I suggest there is a common view – and that much is true – that he is out of his depth, which is the bit they can’t take. You’re not allowed to personalise criticism in their world even if it’s relevant.
But where were these champions of restraint when one of their own, the Daily Mail, was pursuing innocent pro Yessers and photographing them and branding them Cybernats? Which of them supported me when I was called a nazi stormtrooper in the Scotsman? Did they object when the Express called me a bigot or any other number of Scots on one side of this argument? Of course not. I – and they – are not part of the Freemasonry of the Media protecting itself from what it is more than happy to dish out to others.
I’m sure there are pro Indy people who don’t like what I wrote but isn’t it interesting that on Twitter standing alongside the mainstream journalists are one from the Record, the paper that gave us Magnus, Paul Sinclair and Tom Brown whose withering anti-Scotland views were reviewed here; Mike Elrick, the Labour spin doctor; the anonymous and notorious Labour troll Grahamski; a raft of bigoted Unionist twerps and the inevitable James Macmillan, the conspiracy fantasist.
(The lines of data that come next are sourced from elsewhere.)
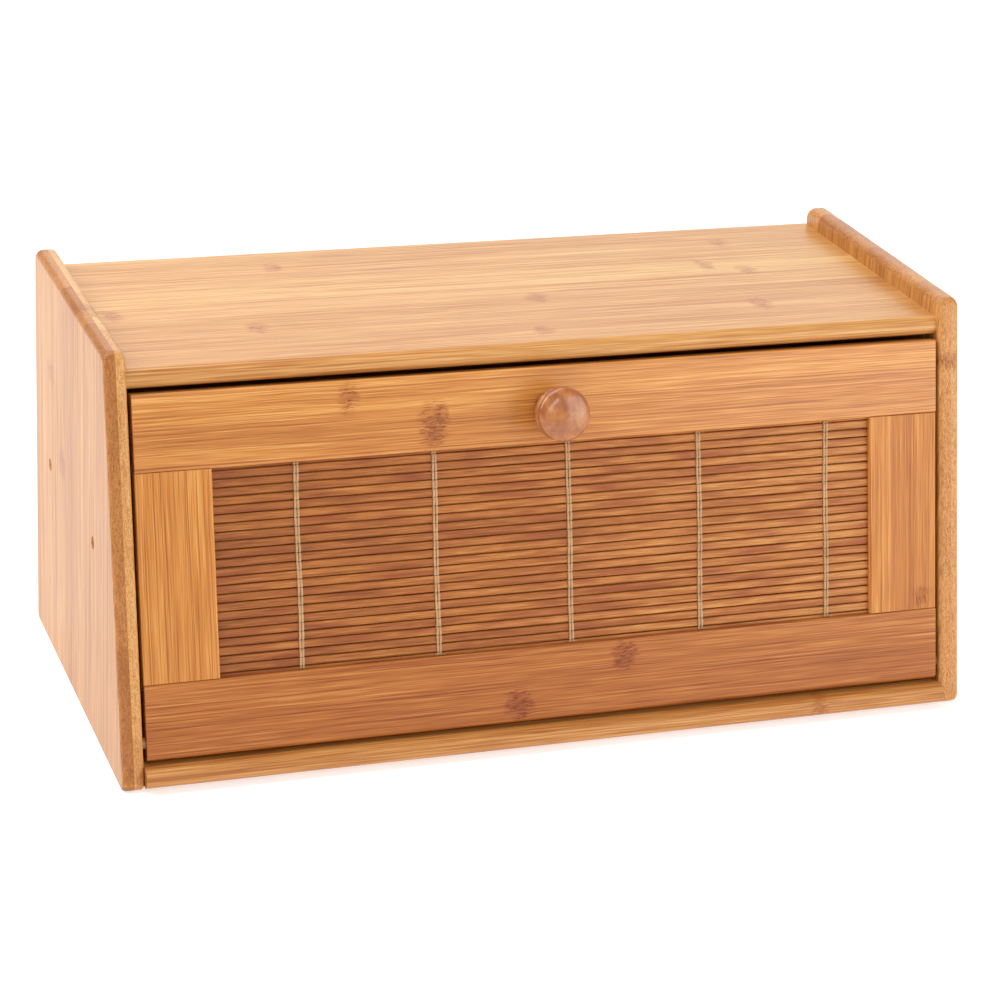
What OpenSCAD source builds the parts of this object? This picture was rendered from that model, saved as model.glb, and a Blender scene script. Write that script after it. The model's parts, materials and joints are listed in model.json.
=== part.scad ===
// Bamboo bread box: two side panels that are also the feet, a top and a base board
// between them, and a leaning front door. The door is a frame around a mat of slats,
// and it drops forward about two dowel pins near its bottom edge.
//
// Origin: middle of the footprint, on the worktop. +X to the viewer's right,
// +Y from the door to the back, +Z up. All sizes are in millimetres.

/* [Case] */
// Overall width, over both side panels
case_w = 402; // [320:1:480]
// Depth of a side panel at its foot
case_d = 193; // [150:1:240]
// Height of a side panel
case_h = 188; // [150:1:230]
// How far the front edge leans back over the whole height
front_lean = 42.5; // [25:0.5:55]
// Thickness of a side panel
side_t = 10; // [8:0.5:14]
// Rounding along the crest of a side panel
crest_r = 3.5; // [2:0.5:4]
// Rounding along the other edges of a side panel
side_edge_r = 2; // [1:0.5:3.5]
// Corner radius at the top back of a side panel
back_corner_r = 5; // [4:0.5:15]
// Corner radius at the other corners of a side panel
corner_r = 4; // [2:0.5:8]

/* [Top and base boards] */
// Thickness of the top board
top_t = 9; // [8:0.5:14]
// Drop from the crest of the side panels to the top board
top_drop = 9; // [4:0.5:15]
// How far the top board's nose stays behind the front edge of the side panels
top_nose_inset = 3.3; // [1:0.1:6]
// Thickness of the base board
base_t = 9; // [8:0.5:14]
// Gap between the worktop and the base board
base_lift = 2; // [0.5:0.5:6]
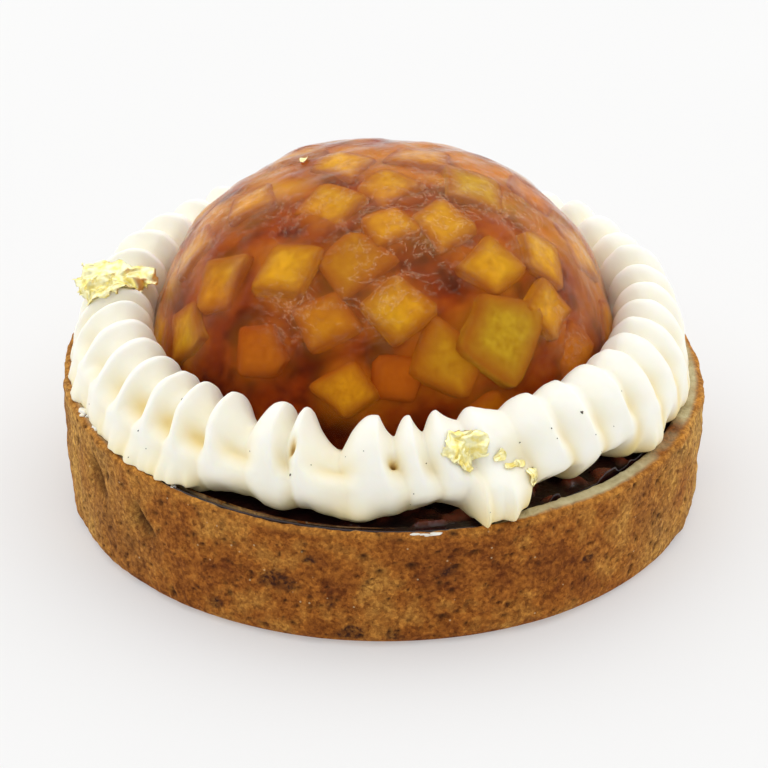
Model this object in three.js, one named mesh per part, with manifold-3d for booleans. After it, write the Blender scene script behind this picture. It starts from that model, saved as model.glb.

Could you have a clearer illustration of what the mainstream now represents – BT stooges, Labour loyalists and Union extremists. If that’s the combined opposition to telling the truth about the tawdry state of the Scottish media, you can keep it. You’re welcome.
And it’s revealing that not one has anything but personal abuse or criticism of me to offer. I can’t see a single critique of the Magnus item. Do they agree with his analysis or is it just blind loyalty to one of their own?
The meetings I attend up and down the country seethe with contempt for those they see as misleading them and misinforming them. They know there is good work too but the overwhelming weight is seen as deliberately biased. The Herald piece is a prime example and with the very existence of some papers in doubt you’d have to wonder at the intelligence of this suicide journalism.